[Data listing]
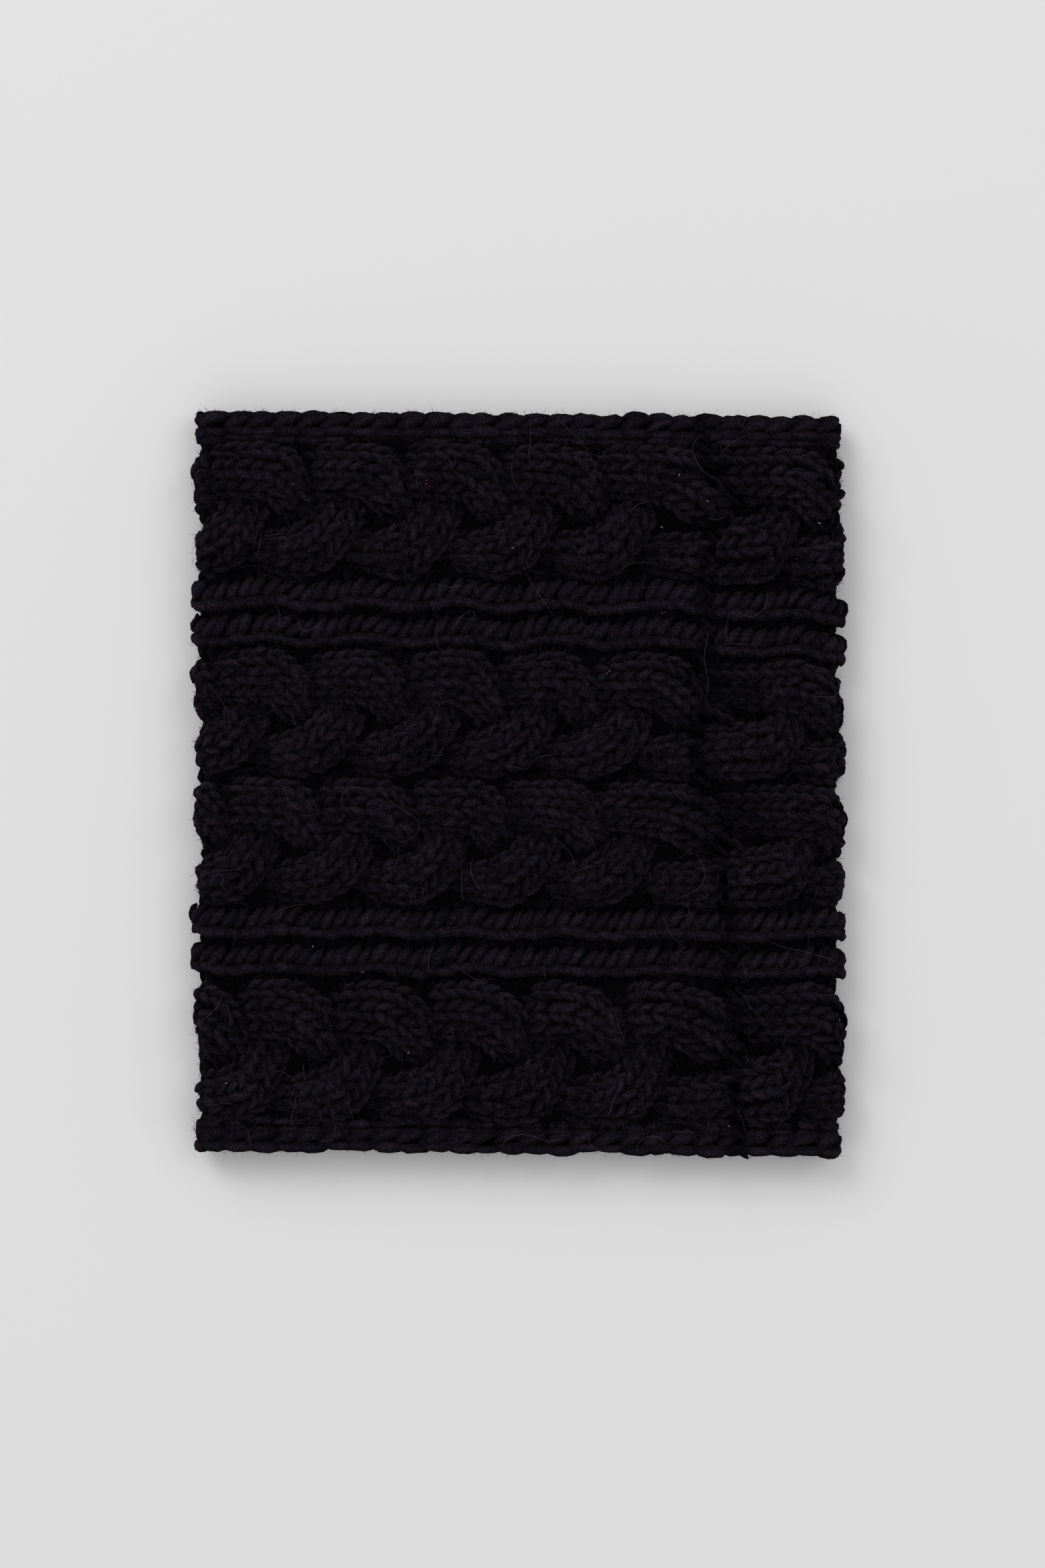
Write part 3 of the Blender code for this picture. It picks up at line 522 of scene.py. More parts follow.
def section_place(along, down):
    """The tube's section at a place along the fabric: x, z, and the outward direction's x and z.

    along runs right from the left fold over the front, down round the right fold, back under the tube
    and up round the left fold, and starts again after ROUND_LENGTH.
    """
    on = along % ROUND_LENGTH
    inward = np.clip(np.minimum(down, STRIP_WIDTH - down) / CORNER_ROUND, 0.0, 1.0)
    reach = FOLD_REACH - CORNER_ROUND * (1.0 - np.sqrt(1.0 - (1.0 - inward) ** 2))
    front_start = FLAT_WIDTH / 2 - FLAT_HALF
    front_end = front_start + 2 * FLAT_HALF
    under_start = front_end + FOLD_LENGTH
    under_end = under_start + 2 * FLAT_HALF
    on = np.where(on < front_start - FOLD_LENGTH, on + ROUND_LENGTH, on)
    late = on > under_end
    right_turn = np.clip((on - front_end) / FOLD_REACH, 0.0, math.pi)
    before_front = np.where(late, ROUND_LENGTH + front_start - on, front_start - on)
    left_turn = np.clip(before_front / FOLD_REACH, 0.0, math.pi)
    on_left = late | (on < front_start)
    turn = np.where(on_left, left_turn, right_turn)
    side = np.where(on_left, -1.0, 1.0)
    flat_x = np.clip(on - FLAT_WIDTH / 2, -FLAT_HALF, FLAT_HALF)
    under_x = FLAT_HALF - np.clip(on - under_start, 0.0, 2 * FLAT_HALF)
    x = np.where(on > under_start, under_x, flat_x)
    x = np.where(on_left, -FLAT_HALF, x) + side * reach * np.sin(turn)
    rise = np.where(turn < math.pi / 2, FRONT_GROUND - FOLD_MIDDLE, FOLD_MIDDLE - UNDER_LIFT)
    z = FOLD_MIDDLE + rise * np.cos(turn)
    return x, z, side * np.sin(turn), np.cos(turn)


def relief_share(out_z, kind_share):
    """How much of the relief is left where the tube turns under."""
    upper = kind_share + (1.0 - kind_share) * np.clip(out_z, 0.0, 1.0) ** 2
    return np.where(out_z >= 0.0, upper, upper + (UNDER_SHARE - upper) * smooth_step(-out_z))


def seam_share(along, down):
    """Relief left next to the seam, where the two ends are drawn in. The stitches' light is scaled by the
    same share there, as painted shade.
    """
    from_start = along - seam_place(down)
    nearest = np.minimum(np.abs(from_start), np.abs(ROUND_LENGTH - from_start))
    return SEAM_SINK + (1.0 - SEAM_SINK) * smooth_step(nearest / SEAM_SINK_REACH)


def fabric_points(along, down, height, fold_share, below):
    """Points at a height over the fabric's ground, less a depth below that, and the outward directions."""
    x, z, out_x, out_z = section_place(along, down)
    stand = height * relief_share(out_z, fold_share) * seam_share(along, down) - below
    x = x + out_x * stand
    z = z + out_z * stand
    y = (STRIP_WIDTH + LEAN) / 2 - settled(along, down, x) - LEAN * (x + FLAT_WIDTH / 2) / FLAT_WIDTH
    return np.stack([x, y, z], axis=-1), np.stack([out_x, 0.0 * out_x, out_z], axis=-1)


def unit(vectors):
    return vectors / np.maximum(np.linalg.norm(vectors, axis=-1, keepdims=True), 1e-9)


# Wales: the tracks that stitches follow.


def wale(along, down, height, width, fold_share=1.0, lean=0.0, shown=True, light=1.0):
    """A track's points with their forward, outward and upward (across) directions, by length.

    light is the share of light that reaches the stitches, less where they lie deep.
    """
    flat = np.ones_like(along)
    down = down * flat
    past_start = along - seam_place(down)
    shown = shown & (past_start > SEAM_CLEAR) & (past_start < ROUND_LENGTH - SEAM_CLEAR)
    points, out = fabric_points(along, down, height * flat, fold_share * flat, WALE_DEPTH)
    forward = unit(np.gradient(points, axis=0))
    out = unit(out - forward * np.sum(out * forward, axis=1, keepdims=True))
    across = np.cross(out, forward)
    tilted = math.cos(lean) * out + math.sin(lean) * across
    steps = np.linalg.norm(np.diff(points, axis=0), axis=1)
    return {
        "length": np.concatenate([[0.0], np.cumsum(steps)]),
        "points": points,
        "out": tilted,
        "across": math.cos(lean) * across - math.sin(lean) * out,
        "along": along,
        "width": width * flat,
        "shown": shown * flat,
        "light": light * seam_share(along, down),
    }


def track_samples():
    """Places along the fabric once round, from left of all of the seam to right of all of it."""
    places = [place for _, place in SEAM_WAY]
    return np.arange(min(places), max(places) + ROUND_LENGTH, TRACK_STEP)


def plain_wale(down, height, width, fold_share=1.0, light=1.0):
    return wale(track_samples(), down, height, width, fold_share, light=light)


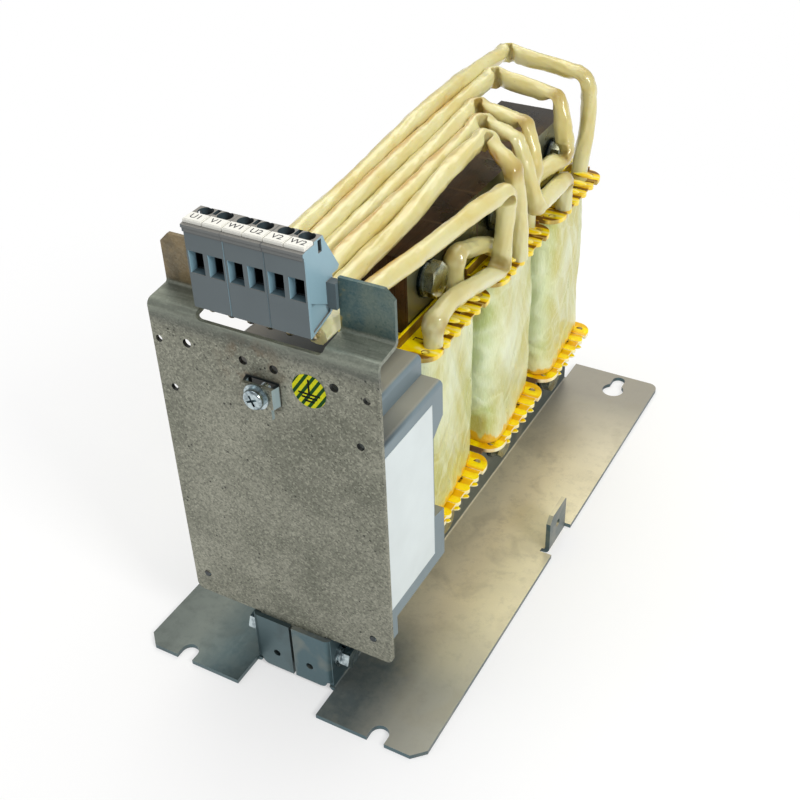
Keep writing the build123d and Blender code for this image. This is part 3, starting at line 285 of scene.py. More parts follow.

(BRIEF)
Every record above must be duplicated exactly.

(TASK RESULT)
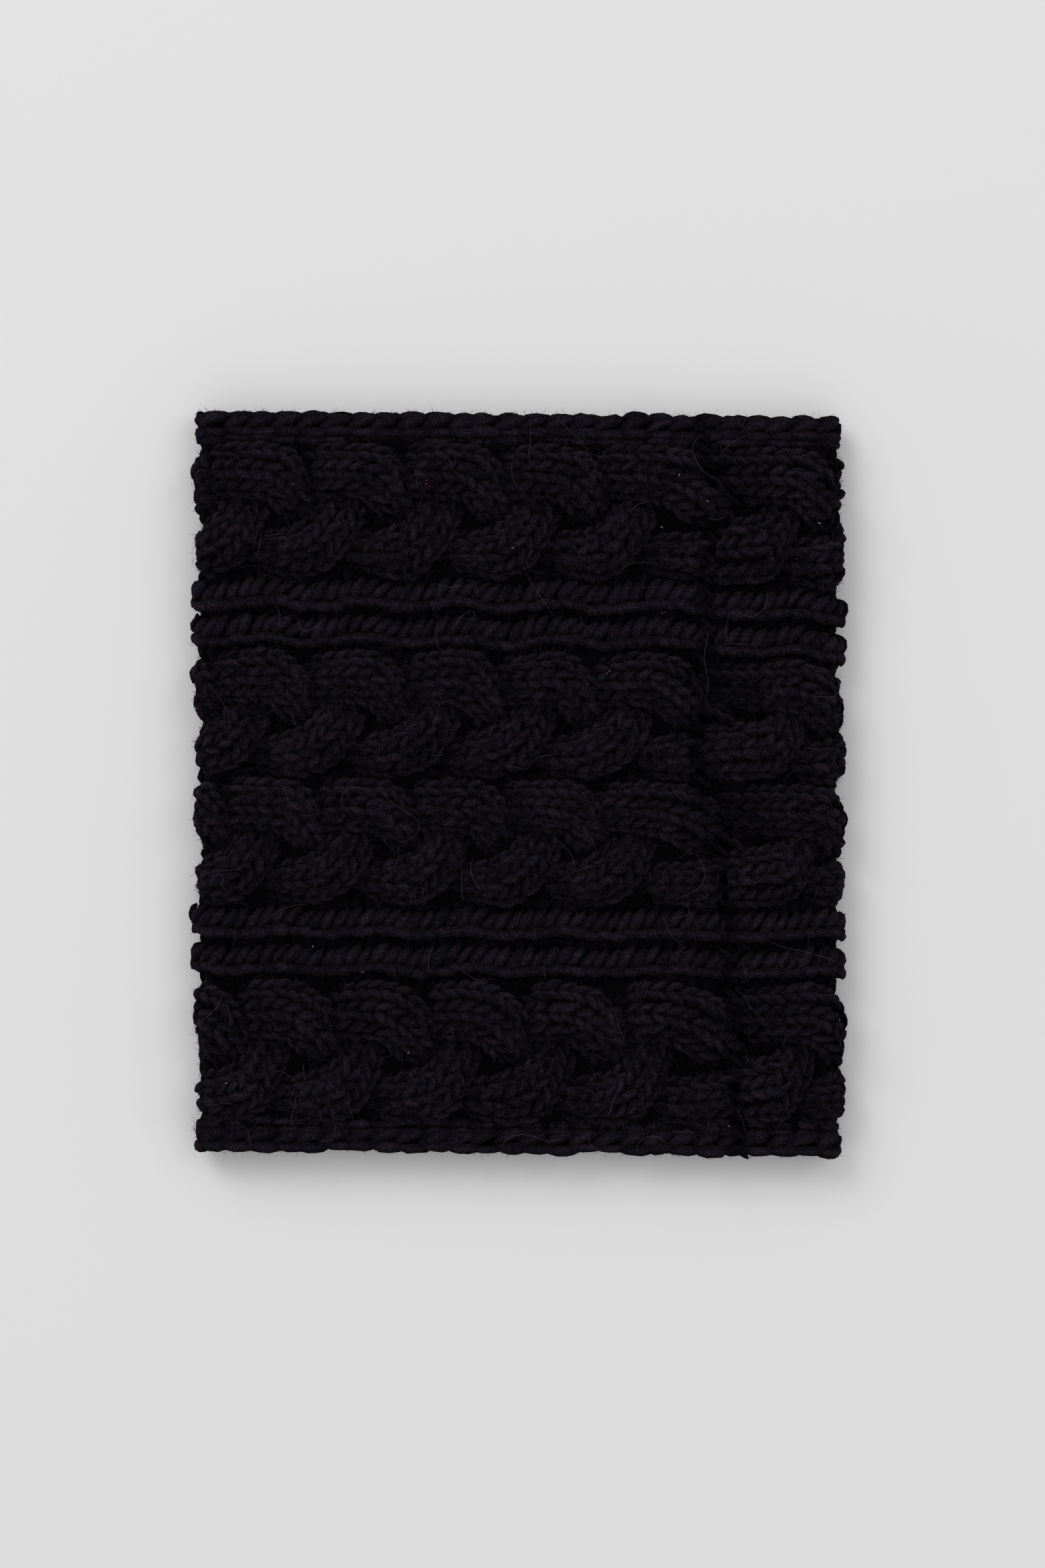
Write part 3 of the Blender code for this picture. It picks up at line 522 of scene.py. More parts follow.
def section_place(along, down):
    """The tube's section at a place along the fabric: x, z, and the outward direction's x and z.

    along runs right from the left fold over the front, down round the right fold, back under the tube
    and up round the left fold, and starts again after ROUND_LENGTH.
    """
    on = along % ROUND_LENGTH
    inward = np.clip(np.minimum(down, STRIP_WIDTH - down) / CORNER_ROUND, 0.0, 1.0)
    reach = FOLD_REACH - CORNER_ROUND * (1.0 - np.sqrt(1.0 - (1.0 - inward) ** 2))
    front_start = FLAT_WIDTH / 2 - FLAT_HALF
    front_end = front_start + 2 * FLAT_HALF
    under_start = front_end + FOLD_LENGTH
    under_end = under_start + 2 * FLAT_HALF
    on = np.where(on < front_start - FOLD_LENGTH, on + ROUND_LENGTH, on)
    late = on > under_end
    right_turn = np.clip((on - front_end) / FOLD_REACH, 0.0, math.pi)
    before_front = np.where(late, ROUND_LENGTH + front_start - on, front_start - on)
    left_turn = np.clip(before_front / FOLD_REACH, 0.0, math.pi)
    on_left = late | (on < front_start)
    turn = np.where(on_left, left_turn, right_turn)
    side = np.where(on_left, -1.0, 1.0)
    flat_x = np.clip(on - FLAT_WIDTH / 2, -FLAT_HALF, FLAT_HALF)
    under_x = FLAT_HALF - np.clip(on - under_start, 0.0, 2 * FLAT_HALF)
    x = np.where(on > under_start, under_x, flat_x)
    x = np.where(on_left, -FLAT_HALF, x) + side * reach * np.sin(turn)
    rise = np.where(turn < math.pi / 2, FRONT_GROUND - FOLD_MIDDLE, FOLD_MIDDLE - UNDER_LIFT)
    z = FOLD_MIDDLE + rise * np.cos(turn)
    return x, z, side * np.sin(turn), np.cos(turn)


def relief_share(out_z, kind_share):
    """How much of the relief is left where the tube turns under."""
    upper = kind_share + (1.0 - kind_share) * np.clip(out_z, 0.0, 1.0) ** 2
    return np.where(out_z >= 0.0, upper, upper + (UNDER_SHARE - upper) * smooth_step(-out_z))


def seam_share(along, down):
    """Relief left next to the seam, where the two ends are drawn in. The stitches' light is scaled by the
    same share there, as painted shade.
    """
    from_start = along - seam_place(down)
    nearest = np.minimum(np.abs(from_start), np.abs(ROUND_LENGTH - from_start))
    return SEAM_SINK + (1.0 - SEAM_SINK) * smooth_step(nearest / SEAM_SINK_REACH)


def fabric_points(along, down, height, fold_share, below):
    """Points at a height over the fabric's ground, less a depth below that, and the outward directions."""
    x, z, out_x, out_z = section_place(along, down)
    stand = height * relief_share(out_z, fold_share) * seam_share(along, down) - below
    x = x + out_x * stand
    z = z + out_z * stand
    y = (STRIP_WIDTH + LEAN) / 2 - settled(along, down, x) - LEAN * (x + FLAT_WIDTH / 2) / FLAT_WIDTH
    return np.stack([x, y, z], axis=-1), np.stack([out_x, 0.0 * out_x, out_z], axis=-1)


def unit(vectors):
    return vectors / np.maximum(np.linalg.norm(vectors, axis=-1, keepdims=True), 1e-9)


# Wales: the tracks that stitches follow.


def wale(along, down, height, width, fold_share=1.0, lean=0.0, shown=True, light=1.0):
    """A track's points with their forward, outward and upward (across) directions, by length.

    light is the share of light that reaches the stitches, less where they lie deep.
    """
    flat = np.ones_like(along)
    down = down * flat
    past_start = along - seam_place(down)
    shown = shown & (past_start > SEAM_CLEAR) & (past_start < ROUND_LENGTH - SEAM_CLEAR)
    points, out = fabric_points(along, down, height * flat, fold_share * flat, WALE_DEPTH)
    forward = unit(np.gradient(points, axis=0))
    out = unit(out - forward * np.sum(out * forward, axis=1, keepdims=True))
    across = np.cross(out, forward)
    tilted = math.cos(lean) * out + math.sin(lean) * across
    steps = np.linalg.norm(np.diff(points, axis=0), axis=1)
    return {
        "length": np.concatenate([[0.0], np.cumsum(steps)]),
        "points": points,
        "out": tilted,
        "across": math.cos(lean) * across - math.sin(lean) * out,
        "along": along,
        "width": width * flat,
        "shown": shown * flat,
        "light": light * seam_share(along, down),
    }


def track_samples():
    """Places along the fabric once round, from left of all of the seam to right of all of it."""
    places = [place for _, place in SEAM_WAY]
    return np.arange(min(places), max(places) + ROUND_LENGTH, TRACK_STEP)


def plain_wale(down, height, width, fold_share=1.0, light=1.0):
    return wale(track_samples(), down, height, width, fold_share, light=light)


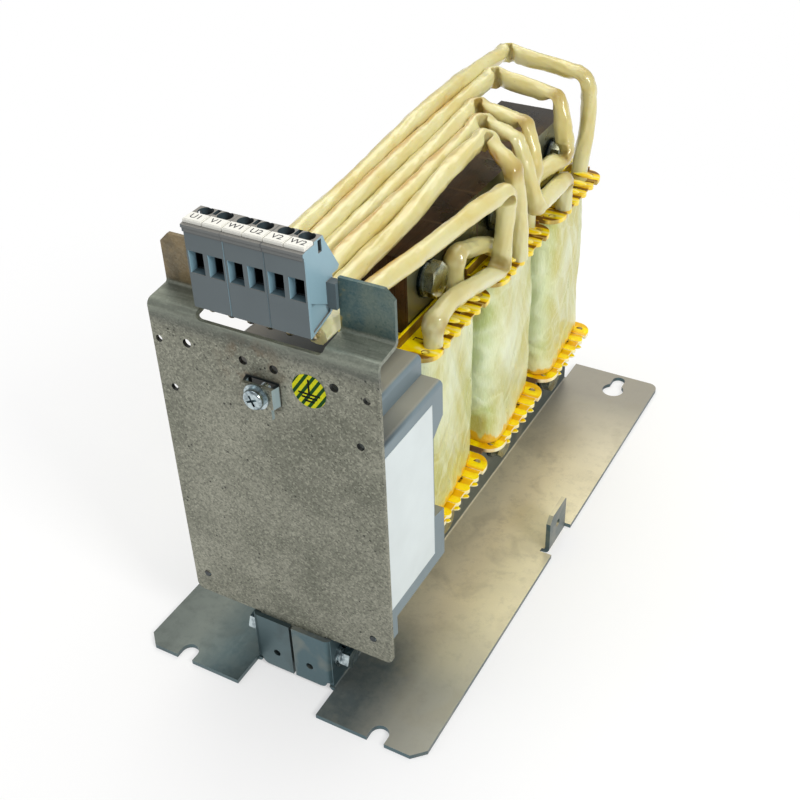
Keep writing the build123d and Blender code for this image. This is part 3, starting at line 285 of scene.py. More parts follow.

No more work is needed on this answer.